妻子送其下楼。一柄碎花伞,遮住了那步步迟缓又沉重的归履;深深的巷道,儿子三回头。
我伫立窗后,眺望落雪中那个渐行渐远的背影,终于在巷口北端要拐弯了,那柄花伞又驻,儿子却再一次使劲向我挥手……雪花碎了他一身一头……
妻子轻轻上楼来,轻轻揽了我的背,许久许久,妻说:“儿子走了?”我没有回答。一会儿妻又说:“我们的儿子长大了!”

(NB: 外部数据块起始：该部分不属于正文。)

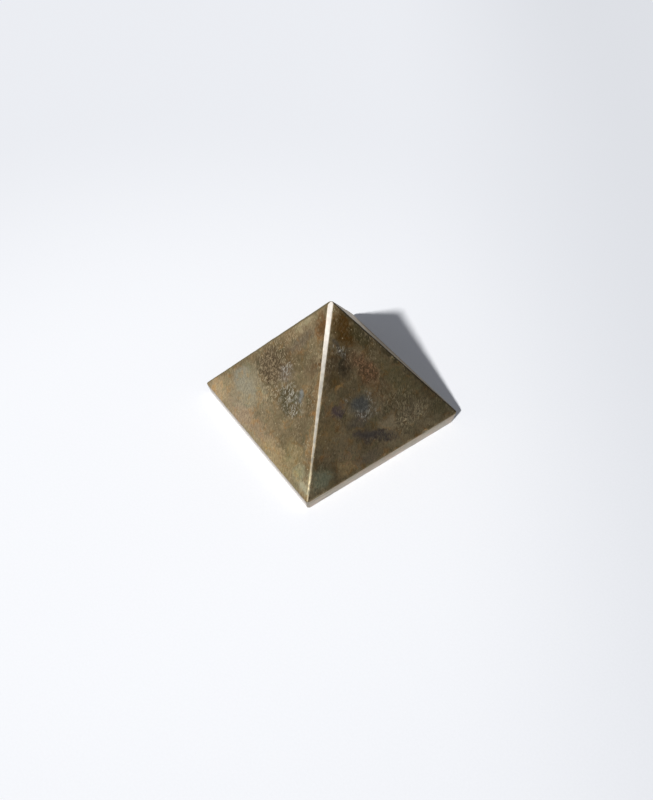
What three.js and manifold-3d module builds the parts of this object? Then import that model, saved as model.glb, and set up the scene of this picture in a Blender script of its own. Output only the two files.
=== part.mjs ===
// A hand-cut, polished pyramid of pyrite, with the mineral bodies that its two front faces cut through.
// Millimetres, +Z up. The origin is the middle of the ground that the stone stands on.
// The front hip is the edge between the -Y face and the +X face.
import * as THREE from 'three';
import { ConvexGeometry } from 'three/addons/geometries/ConvexGeometry.js';
import { mergeVertices } from 'three/addons/utils/BufferGeometryUtils.js';
import Module from 'manifold-3d';

const wasm = await Module();
wasm.setup();

// The stone
const girdleSide = 50; // side of the square where the upright band meets the sloping faces
const bandHeight = 4;
const bandOverhang = 0.7; // how far the girdle stands out past the foot of the band
const apexHeight = 40.6; // where the four faces would meet
const apexLeanX = 0.3; // the point stands this far from the middle of the base
const apexLeanY = 0.6;
const tipWear = 0.6; // worn off the point
const hipFlatDepth = 0.51; // ground off the front hip at its top, measured square to the hip
const cornerFlatDepth = 0.35; // ground off the upright corners of the band

// The seats of the mineral bodies
const seatGap = 0.3; // between a body and its pocket
const coreSink = 0.3; // the core of a crystal cluster lies this far below the polish
const overrun = 5; // how far a cutting block runs past what it cuts

const lumpSplits = 2; // how often each edge of a rounded lump is split

// The real size of each mineral body: span and width on the polish, depth below it, the edge of its
// cubes and the width of its needles' tips
const bodySizes = {
  silver_vein: { span: 6, width: 1.6, depth: 1.2 },
  russet_crystal_cluster: { span: 10, width: 5, depth: 1.8, edge: 1.7 },
  blue_grey_mass: { span: 5.6, width: 5, depth: 2.6 },
  violet_grey_band: { span: 9.4, width: 2.8, depth: 1.8 },
  fibrous_crystal_cluster: { span: 6.8, width: 1, tipWidth: 0.2, depth: 1.4 },
  coarse_crystal_cluster: { span: 9, width: 8, depth: 2.2, edge: 2.2 },
  pale_grey_mass: { span: 9.4, width: 5.4, depth: 2.4 },
  silver_fleck_cluster: { span: 7, width: 2.4, depth: 1.4, edge: 1.2 },
  slate_spot: { span: 4, width: 2, depth: 1.4 },
};
const chipSizes = {
  girdle_chip: { span: 1.7, width: 0.7, depth: 0.45 },
  upper_hip_chip: { span: 1.1, width: 0.6, depth: 0.4 },
  lower_hip_chip: { span: 0.8, width: 0.5, depth: 0.3 },
};

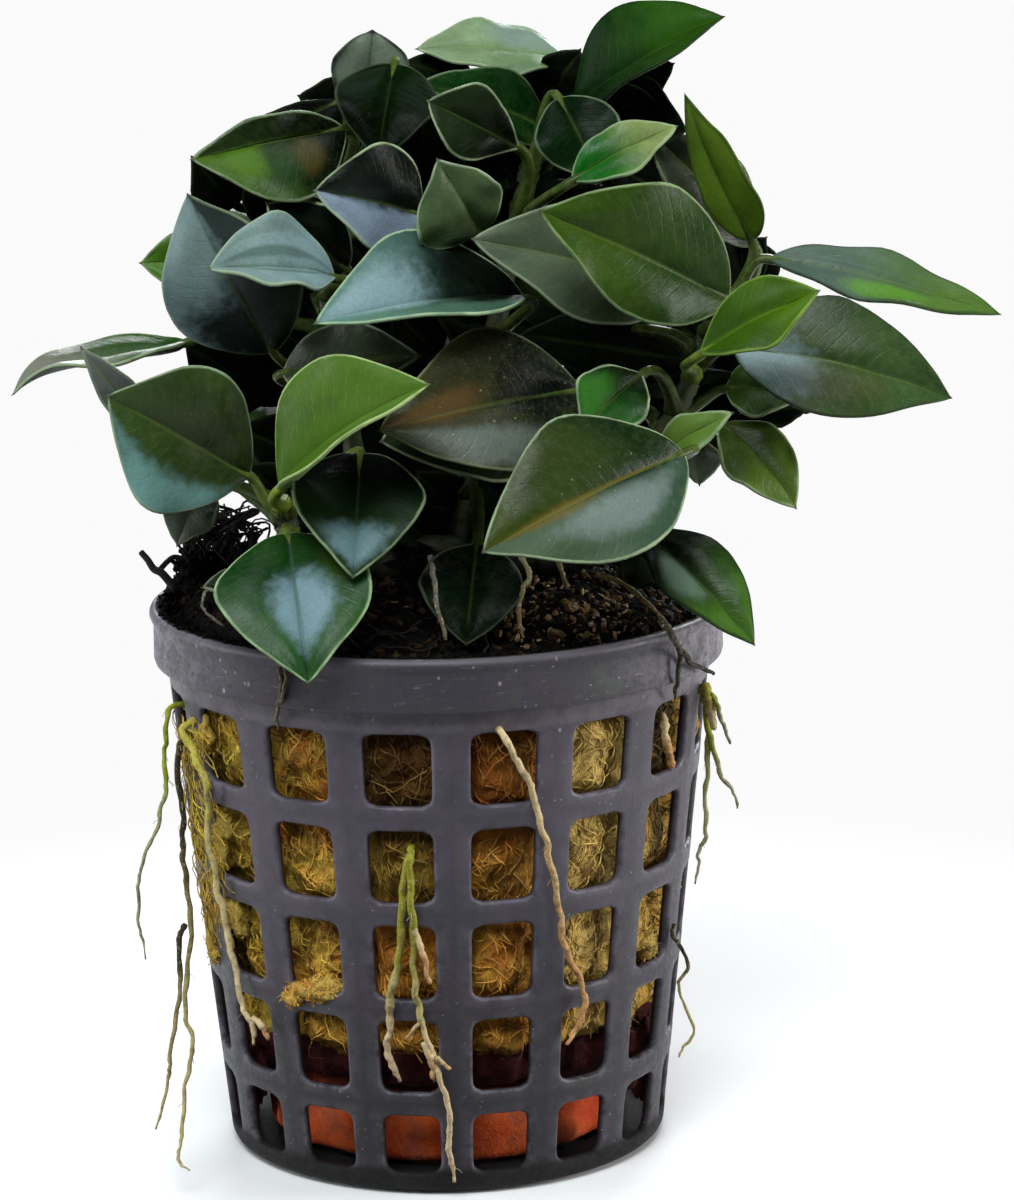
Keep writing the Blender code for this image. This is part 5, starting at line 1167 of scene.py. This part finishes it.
def build_leaf(name, stem, place, base, tip, width, face, arch, fold, shape, look, seed, node, fine=True):
    ACROSS, ALONG = grid(fine)
    b = Blade(base, tip, width, face, arch, fold, **shape)
    rng = random.Random(seed)
    wave, turns = look.get("wave", 0.30), rng.uniform(1.6, 2.6)
    phase = {-1: rng.uniform(0, 1), 1: rng.uniform(0, 1)}
    dome = look.get("dome", 0.26)
    nu, nt = len(ALONG), len(ACROSS)
    M = np.zeros((nu, nt, 3))
    X, W = np.zeros((nu, nt)), np.zeros((nu, nt))
    for i, u in enumerate(ALONG):
        c = b.midrib(u)
        hw = half_width(u, b.wide, b.blunt)
        for j, t in enumerate(ACROSS):
            sg = 1 if t > 0 else -1
            s = abs(t)
            w = b.width / 2 * hw * (1 + b.asym * sg)
            x = w * s
            h = x * sin(b.fold) + dome * w * s * (1 - s) + wave * s * s * sin(2 * pi * (turns * u + phase[sg])) * min(1.0, w / 3)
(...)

落雪中,街道上锣鼓锵锵咚咚,时缓时急、夹杂着零落的爆竹声声……
如今又是一年元宵节,往事历历,人却两地。已经参加工作的儿子,只身漂泊南疆边陲,一场罕见大雪,使儿子一再推迟归期。鼠年第一天,儿子打来电话向爷爷奶奶、爸爸妈妈拜年。欢天喜地中,竟因少了儿子老人说这个年格外冷清。去年学“土木工程”专业的儿子,毕业应聘去了省内一家大型矿业集团建筑公司,受训15日后,赶赴贵州边陲丘陵某处工地,从此遥迢万里大半年未归。过年了,员工们已陆陆续续回家,儿子却说他年底值班,年后回家来过元宵节,谁知接下来一场大雪,儿子一再延误归期。初四那天晚上已经8点半了,儿子突然打来电话,问妈妈怎样宰杀活鸡,说是工地粮菜断顿了,今日去苗家岭买来了一只活鸡,但三个值班的小伙子都不会杀鸡。电话上妻子笑着细细地说着,眼角的泪却流得悄无声息……我们那个从小在暖风细雨中长大的儿子,如今一个人置身千里万里之外,当父母的一方面牵肠挂肚,一方面又是欣慰无比。毕竟小鸟总得要离巢而去,雄鹰只有展翅蓝天才谓之鹰,地面上滑行的那只是“土鸡”。
元宵节,儿子与我们两相分离。其实分离的不过只是躯体,紧紧连在一起的却是我们的心魂。王勃有诗曰:“海内存知己,天涯若比邻。”何况是亲生骨肉?只要彼此心中蕴藏着永久的牵念,又何必在乎朝朝暮暮。